John Ashby is a man who did not hide his hatred of women - he rapped about it, uploaded it to YouTube, and then acted on it in the most horrific way imaginable.
This week, the 32-year-old was sentenced to life in prison with a minimum of 14 years for a racially motivated sex attack on a Sikh woman in her 20s. The court heard how Ashby barged into her home in October last year, mistakenly believing she was Muslim, before raping her while subjecting her to racist and misogynistic abuse - calling her a "fucking Muslim bitch," "dirty," and demanding she call him "the master."
Publicly available videos on YouTube, TikTok, and Instagram show Ashby rapping about hitting women. "I'd fight any bitch, don't give a fuck. You cheeky bitch want to get slapped up, what?" he says in one. "Think I don't hit girls, oh please, you're a bitch and you're getting slapped down." In another, uploaded on 29 January 2024, he declares: "You think you're woman and I won't slap you in your face." He also describes himself as a "confident alpha male."
Inevitably, Ashby's hate-filled uploads include clips of him listening to manosphere-adjacent motivational messages from controversial influencer Andrew Tate, who can be heard saying: "The modern world was built by men" and "I'm the head of the clan."

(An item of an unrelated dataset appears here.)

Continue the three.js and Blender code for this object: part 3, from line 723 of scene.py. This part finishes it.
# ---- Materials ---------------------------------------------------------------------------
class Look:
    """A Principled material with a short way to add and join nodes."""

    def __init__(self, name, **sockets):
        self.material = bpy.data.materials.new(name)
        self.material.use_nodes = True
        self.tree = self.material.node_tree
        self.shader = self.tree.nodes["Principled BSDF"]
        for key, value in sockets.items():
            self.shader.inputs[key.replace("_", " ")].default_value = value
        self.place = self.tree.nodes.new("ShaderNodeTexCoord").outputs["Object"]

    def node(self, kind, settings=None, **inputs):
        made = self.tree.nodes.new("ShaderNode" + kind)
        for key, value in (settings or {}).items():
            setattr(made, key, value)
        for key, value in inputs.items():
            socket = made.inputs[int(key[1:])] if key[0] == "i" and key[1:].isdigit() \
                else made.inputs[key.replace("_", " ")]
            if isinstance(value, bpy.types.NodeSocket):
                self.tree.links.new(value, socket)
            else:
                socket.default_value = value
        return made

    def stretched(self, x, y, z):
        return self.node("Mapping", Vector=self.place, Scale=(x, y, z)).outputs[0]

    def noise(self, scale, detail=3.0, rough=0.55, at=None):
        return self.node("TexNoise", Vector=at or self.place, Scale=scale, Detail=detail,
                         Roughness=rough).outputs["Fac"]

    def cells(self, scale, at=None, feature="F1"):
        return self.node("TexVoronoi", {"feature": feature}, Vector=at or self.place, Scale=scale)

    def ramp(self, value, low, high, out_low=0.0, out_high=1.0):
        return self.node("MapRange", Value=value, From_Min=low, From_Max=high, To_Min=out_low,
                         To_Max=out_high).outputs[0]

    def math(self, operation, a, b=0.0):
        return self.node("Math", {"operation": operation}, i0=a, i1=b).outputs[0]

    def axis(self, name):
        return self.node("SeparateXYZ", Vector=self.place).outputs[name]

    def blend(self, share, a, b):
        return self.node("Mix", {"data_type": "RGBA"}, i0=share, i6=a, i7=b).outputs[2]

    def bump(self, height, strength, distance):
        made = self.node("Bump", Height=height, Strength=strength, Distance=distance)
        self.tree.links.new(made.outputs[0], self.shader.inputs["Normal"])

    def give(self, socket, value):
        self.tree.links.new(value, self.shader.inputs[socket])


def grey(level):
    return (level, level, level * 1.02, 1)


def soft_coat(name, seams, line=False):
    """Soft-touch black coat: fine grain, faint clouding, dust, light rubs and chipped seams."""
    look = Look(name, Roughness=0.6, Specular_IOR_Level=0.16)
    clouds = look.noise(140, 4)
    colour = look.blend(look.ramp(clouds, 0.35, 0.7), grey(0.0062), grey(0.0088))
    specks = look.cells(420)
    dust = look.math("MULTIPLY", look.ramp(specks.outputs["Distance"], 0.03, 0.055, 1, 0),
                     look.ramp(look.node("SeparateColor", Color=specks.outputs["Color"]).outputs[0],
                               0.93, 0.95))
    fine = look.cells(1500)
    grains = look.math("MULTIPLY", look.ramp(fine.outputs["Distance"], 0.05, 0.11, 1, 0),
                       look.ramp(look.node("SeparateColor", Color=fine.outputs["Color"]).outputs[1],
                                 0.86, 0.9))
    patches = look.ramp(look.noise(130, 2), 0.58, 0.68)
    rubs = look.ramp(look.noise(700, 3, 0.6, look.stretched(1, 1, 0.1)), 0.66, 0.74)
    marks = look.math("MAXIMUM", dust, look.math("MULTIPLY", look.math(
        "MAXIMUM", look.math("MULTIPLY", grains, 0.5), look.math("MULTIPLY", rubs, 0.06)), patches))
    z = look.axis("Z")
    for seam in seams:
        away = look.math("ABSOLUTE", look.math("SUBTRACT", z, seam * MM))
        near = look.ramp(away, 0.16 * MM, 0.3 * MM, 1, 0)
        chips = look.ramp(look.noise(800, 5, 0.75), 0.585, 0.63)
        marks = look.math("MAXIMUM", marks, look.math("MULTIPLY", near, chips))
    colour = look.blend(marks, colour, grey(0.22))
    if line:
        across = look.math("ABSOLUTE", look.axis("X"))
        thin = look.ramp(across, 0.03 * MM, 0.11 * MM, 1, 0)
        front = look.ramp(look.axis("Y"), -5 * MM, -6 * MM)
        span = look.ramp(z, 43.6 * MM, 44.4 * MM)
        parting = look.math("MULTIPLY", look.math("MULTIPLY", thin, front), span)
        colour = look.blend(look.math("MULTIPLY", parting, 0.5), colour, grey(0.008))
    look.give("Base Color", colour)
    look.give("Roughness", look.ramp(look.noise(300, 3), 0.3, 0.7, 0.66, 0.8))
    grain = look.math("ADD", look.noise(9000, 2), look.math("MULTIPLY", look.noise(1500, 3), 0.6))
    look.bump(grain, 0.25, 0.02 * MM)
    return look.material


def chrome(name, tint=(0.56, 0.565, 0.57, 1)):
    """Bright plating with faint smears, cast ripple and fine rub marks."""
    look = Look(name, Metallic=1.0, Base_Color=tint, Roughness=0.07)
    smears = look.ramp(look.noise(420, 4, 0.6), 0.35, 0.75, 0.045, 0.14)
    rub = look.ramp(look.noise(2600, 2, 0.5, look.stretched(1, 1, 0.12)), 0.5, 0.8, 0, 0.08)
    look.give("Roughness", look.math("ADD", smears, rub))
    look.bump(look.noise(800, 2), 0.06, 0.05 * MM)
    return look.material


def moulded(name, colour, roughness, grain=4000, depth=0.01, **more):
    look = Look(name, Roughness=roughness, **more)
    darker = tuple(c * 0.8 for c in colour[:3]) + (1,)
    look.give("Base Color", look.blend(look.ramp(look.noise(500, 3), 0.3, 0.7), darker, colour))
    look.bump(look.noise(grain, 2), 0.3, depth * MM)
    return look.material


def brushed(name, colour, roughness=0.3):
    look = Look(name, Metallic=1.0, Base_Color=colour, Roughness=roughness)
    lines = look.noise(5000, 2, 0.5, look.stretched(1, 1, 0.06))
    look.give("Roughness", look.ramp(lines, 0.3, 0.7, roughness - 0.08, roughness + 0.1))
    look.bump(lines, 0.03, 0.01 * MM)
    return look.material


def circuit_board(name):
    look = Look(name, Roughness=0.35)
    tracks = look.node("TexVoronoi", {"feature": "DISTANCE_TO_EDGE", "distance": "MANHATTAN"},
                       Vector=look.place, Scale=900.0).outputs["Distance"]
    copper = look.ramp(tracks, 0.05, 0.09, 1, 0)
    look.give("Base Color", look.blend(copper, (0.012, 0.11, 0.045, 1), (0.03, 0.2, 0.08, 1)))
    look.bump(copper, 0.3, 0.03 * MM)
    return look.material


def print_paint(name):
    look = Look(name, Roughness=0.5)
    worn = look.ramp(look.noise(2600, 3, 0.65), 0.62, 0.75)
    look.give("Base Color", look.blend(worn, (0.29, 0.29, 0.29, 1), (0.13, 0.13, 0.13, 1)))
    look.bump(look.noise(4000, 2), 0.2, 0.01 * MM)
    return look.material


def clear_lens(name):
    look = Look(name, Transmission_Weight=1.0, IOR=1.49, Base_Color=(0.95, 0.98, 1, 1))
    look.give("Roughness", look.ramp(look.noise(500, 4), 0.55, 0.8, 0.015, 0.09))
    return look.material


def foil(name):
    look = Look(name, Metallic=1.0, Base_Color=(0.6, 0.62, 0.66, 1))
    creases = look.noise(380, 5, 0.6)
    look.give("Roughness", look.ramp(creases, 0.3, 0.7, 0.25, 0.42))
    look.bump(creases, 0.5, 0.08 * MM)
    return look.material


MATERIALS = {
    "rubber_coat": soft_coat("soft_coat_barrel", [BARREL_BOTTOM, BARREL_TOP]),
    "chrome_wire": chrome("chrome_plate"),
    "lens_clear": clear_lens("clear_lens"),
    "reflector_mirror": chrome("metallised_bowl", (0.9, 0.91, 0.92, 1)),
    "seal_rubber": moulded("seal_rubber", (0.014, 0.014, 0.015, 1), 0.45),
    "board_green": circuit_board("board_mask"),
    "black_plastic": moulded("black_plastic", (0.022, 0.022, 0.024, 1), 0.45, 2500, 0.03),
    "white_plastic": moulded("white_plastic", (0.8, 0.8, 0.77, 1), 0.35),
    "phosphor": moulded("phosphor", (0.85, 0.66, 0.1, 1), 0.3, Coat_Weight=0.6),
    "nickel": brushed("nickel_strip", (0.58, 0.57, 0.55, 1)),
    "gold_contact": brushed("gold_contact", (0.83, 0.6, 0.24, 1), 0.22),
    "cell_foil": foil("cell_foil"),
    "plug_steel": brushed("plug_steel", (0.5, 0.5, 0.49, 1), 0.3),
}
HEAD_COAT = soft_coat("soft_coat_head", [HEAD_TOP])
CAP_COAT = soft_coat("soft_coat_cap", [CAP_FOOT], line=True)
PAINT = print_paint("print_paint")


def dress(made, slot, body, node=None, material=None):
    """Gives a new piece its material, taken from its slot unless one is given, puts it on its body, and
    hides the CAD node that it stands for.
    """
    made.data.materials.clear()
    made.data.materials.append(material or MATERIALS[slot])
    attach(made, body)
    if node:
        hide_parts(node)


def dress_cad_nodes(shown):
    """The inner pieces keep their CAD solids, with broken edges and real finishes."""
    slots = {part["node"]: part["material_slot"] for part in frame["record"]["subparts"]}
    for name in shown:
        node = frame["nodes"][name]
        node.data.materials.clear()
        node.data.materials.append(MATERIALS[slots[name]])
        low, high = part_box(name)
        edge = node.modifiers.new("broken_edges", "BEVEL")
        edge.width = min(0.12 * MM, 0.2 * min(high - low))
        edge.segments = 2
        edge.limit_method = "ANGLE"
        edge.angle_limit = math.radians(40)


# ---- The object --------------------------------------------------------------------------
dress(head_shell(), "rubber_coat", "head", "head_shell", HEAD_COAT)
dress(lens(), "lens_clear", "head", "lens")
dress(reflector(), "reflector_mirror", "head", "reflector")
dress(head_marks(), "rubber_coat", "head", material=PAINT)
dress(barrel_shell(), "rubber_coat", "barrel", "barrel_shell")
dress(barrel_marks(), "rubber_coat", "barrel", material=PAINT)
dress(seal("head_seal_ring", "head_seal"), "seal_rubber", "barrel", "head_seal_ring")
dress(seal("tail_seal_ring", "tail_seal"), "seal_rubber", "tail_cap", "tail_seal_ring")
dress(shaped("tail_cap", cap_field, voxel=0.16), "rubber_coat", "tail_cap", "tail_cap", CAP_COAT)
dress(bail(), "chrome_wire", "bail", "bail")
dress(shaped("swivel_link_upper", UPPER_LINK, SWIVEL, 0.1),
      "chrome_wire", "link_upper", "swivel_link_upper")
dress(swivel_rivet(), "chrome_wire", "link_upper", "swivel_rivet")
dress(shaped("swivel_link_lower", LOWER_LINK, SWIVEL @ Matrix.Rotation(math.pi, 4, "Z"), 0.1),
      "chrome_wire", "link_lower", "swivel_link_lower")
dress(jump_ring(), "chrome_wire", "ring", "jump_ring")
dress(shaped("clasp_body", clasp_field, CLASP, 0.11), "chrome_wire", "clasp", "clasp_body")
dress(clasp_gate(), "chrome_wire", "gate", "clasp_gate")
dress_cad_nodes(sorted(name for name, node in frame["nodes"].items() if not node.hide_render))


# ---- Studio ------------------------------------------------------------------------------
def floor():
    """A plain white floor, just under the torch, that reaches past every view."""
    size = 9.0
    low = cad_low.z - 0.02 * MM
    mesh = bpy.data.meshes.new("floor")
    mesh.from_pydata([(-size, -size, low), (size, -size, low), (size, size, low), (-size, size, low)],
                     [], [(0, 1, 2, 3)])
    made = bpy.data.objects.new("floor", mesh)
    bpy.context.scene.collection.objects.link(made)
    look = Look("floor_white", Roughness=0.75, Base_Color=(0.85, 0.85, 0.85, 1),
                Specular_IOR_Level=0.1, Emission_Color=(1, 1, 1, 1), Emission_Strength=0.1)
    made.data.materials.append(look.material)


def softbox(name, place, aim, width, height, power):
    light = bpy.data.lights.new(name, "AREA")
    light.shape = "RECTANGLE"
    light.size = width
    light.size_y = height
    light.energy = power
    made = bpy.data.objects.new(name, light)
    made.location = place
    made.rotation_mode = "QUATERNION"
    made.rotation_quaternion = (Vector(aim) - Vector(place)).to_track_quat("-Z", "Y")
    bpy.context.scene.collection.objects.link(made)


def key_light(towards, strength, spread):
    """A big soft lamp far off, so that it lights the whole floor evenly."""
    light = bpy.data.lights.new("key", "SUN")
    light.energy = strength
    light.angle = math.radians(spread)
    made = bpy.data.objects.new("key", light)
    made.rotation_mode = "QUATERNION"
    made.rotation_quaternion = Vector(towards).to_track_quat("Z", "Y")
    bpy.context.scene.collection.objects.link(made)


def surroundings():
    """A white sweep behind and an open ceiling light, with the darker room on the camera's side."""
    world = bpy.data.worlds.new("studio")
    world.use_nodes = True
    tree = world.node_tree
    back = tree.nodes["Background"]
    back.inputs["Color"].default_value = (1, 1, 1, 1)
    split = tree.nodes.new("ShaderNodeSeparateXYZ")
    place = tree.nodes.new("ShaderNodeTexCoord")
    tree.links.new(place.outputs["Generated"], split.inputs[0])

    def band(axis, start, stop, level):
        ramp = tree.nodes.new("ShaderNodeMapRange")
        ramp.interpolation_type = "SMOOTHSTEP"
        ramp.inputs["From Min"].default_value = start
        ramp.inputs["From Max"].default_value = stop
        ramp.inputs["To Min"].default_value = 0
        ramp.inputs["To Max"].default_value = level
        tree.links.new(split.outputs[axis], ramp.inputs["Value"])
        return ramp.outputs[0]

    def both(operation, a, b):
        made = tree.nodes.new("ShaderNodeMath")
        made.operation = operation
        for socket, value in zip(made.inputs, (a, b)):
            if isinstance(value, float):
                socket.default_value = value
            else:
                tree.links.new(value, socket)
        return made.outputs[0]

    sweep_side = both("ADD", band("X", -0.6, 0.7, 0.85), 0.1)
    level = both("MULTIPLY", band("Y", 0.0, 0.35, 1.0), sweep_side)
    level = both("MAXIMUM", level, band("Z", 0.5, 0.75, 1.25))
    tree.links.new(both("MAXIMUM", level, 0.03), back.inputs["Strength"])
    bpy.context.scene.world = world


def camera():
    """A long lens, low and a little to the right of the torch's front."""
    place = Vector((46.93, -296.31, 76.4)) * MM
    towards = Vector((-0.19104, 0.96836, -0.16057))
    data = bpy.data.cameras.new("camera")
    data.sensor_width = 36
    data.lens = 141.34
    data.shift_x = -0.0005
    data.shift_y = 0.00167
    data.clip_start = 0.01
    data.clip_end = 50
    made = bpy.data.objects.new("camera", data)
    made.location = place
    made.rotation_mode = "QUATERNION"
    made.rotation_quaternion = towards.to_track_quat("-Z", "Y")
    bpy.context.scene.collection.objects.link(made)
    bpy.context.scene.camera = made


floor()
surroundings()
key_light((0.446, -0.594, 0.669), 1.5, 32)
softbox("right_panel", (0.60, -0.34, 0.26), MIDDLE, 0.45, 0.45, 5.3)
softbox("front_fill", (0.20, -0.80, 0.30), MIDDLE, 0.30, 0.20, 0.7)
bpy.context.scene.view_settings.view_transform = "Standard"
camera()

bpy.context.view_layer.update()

During a police interview, Ashby answered "no comment" to all questions - except when shown a picture of the victim, he asked: "If she's a Muslim, why isn't she wearing a hijab?" In the custody suite, he complained: "You never see any Englishmen in Perry Barr any more."

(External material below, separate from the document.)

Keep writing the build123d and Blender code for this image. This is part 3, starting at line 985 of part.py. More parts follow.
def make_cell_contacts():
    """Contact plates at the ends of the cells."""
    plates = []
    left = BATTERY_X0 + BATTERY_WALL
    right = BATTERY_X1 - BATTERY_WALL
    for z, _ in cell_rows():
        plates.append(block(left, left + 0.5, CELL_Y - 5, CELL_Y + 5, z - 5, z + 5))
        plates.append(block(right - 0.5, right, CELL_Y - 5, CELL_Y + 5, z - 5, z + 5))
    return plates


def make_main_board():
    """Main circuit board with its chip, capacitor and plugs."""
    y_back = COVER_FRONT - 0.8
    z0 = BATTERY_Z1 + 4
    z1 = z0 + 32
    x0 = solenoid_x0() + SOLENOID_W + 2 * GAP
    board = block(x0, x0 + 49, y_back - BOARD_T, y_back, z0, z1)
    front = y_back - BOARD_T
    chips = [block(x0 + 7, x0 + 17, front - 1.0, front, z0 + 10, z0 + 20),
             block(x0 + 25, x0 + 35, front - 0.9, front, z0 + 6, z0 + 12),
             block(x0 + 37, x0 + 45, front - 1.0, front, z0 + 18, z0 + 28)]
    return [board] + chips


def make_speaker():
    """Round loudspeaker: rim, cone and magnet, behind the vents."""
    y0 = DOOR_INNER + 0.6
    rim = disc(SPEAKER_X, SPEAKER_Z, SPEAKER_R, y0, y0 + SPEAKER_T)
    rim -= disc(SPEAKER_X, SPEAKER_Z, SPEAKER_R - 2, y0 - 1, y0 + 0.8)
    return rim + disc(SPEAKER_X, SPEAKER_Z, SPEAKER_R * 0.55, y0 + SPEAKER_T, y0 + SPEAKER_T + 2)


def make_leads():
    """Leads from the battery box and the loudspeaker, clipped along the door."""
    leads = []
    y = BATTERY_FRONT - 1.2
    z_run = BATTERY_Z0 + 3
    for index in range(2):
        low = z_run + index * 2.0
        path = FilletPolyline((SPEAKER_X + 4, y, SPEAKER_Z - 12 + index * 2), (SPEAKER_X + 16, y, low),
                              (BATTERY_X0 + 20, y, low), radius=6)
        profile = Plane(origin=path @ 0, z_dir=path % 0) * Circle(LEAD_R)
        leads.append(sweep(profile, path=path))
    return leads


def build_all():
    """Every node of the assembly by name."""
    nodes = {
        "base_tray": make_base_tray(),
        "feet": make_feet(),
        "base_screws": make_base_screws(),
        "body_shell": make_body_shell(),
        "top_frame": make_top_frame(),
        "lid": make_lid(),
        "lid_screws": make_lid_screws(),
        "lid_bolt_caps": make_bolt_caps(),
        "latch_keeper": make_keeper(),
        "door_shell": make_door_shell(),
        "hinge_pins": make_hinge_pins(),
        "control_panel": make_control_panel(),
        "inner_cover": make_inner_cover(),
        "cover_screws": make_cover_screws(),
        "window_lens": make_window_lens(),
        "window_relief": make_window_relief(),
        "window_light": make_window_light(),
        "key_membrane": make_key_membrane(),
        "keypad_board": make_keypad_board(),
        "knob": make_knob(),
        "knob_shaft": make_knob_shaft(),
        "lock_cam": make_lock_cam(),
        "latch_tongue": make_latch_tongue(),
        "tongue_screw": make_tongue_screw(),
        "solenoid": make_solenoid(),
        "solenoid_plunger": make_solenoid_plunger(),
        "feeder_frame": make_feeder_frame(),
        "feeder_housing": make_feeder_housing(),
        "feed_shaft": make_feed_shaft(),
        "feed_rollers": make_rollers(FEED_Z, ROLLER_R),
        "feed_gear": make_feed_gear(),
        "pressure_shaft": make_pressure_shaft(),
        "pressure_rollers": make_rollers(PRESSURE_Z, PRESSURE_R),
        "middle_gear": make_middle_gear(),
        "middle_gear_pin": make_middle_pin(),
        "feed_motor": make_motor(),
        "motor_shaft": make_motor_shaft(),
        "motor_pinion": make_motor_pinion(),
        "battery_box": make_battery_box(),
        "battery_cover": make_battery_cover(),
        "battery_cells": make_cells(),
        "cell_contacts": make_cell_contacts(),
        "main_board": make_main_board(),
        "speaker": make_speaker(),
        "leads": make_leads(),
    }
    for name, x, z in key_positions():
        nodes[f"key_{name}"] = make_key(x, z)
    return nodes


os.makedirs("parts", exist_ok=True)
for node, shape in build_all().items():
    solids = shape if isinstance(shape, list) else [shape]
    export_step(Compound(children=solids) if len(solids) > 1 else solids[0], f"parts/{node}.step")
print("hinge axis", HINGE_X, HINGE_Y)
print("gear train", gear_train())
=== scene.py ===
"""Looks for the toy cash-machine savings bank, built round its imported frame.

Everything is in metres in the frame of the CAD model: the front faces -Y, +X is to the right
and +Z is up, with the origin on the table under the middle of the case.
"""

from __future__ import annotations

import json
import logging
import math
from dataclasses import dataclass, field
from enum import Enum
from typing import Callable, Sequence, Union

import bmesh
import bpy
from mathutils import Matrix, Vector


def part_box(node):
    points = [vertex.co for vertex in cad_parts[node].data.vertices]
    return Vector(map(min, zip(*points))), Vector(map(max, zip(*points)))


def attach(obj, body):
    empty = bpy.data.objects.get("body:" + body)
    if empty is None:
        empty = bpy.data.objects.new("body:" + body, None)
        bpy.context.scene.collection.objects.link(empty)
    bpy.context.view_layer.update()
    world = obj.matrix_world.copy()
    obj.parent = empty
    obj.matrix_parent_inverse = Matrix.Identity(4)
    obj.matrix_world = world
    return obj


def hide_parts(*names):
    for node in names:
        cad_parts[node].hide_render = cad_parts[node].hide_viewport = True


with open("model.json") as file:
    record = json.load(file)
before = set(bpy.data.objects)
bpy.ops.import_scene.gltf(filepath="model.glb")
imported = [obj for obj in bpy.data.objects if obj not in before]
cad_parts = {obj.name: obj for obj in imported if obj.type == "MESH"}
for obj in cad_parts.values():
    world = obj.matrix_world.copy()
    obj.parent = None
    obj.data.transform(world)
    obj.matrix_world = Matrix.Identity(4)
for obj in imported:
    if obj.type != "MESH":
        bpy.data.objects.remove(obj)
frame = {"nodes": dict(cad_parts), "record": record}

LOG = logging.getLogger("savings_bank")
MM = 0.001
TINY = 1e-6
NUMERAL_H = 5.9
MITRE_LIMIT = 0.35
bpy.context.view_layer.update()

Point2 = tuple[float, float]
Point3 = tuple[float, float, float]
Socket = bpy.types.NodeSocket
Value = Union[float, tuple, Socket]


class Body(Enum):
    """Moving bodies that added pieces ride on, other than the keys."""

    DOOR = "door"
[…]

Philip Bradley KC, prosecuting, said Ashby targeted the woman by telling her he was there "to have fun." He attempted to strangle her, punctuating the attack with racial and religious abuse. He demanded she climb into the bath and turn on the hot water, then asked which toothbrush was hers so he could clean his teeth. He then raped her. The ordeal continued in the bedroom, where he referred to his genitalia as "white" and "British" and forced her to repeat that he was a "master" and she was a "bitch." It ended only when Ashby heard a noise outside and fled, stealing her jewellery and mobile phone.
DNA and fingerprint evidence from the victim's toothbrush and vape matched Ashby, who was arrested two days later. The trial at Birmingham Crown Court was cut short when he unexpectedly pleaded guilty to all four counts on the second day after being confronted by a member of the public.
Sukhvinder Kaur, chair of Sikh Women's Aid - which said the case was unprecedented - described it as "hate-filled rape." She said: "He thought she was a Muslim woman and he hated Muslim women that much that he felt absolutely entitled to do what he did to her." She warned that the UK had taken a "very worrying turn" in its treatment of marginalised communities, with migrants being scapegoated "on a political level, on an online level and on a global level."
In the aftermath, women in Walsall told the Guardian they had changed their daily routines after a spate of religiously aggravated attacks on Sikhs. Kaur reported "abject terror in the local community." Shaista Gohir, chair of the Muslim Women's Network, called the case "horrific" and said it "exemplifies the ways in which religious hatred is often racialised." Her organisation urged the government to improve protections for minority ethnic women, citing the "cumulative impact of daily hostility, harmful rhetoric, and disinformation."